Breaking The Sternum During Heart Surgery Using A Median Sternotomy
A median sternotomy is a type of surgical procedure in which a vertical inline incision is made along the sternum, after which the sternum itself is divided, or “cracked”.
Breaking the sternum provides access to the heart and lungs for surgical procedures such as heart transplants and corrective surgery for defects including heart valve repair and heart valve replacement operations.
My Sternum Incision Healing One Week After Surgery
Interestingly, the term median sternotomy is often mistakenly referred to as "open-heart surgery". Open heart surgery involves the incision of the pericadium and many median sternotomy procedures do not require this.
In the case of heart valve surgery, however, the pericardium is pierced and the procedure is appropriately referred to as an “open-heart”. Open heart surgery typically involves the use of a cardiac pump, also known as a heart-lung machine, while the patient's heart is stopped.

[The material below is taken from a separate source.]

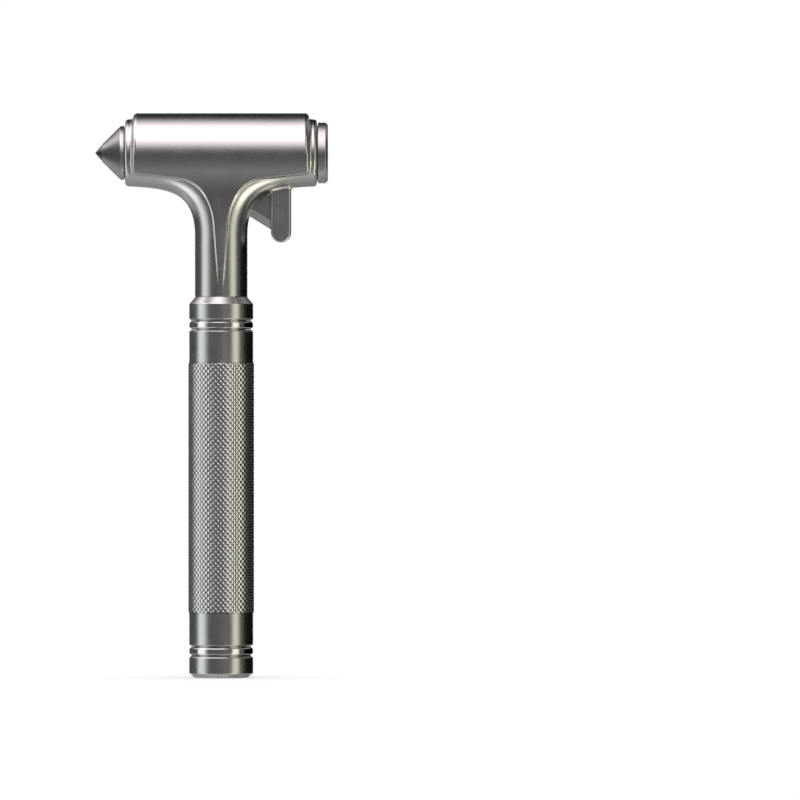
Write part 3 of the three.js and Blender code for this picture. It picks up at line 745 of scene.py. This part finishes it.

Once the defective heart valve is either repaired or replaced, the heart is restarted. Like any other broken bone, the sternum requires time to heal. While each patient heals at their own rate, many cardiothoracic surgeons typically estimate that a broken sternum will heal in a six-to-nine week timeframe. Please remember, that healing is a personal process.
Infection and complications after median sternotomy?
Infection resulting from wound complications has been sited as a small issue with the median sternotomy procedure. In a recent study of of 9,279 sternotomies performed during a period of 2½ years, 61 (0.66%) patients developed significant wound complications. Of these, 58 (95.1%) survived. Sternal infection occurred in 36 patients (0.39%). Predisposing factors included chronic obstructive pulmonary disease, diabetes mellitus, obesity, closed chest massage, prolonged assisted ventilation, and excessive bleeding after operation.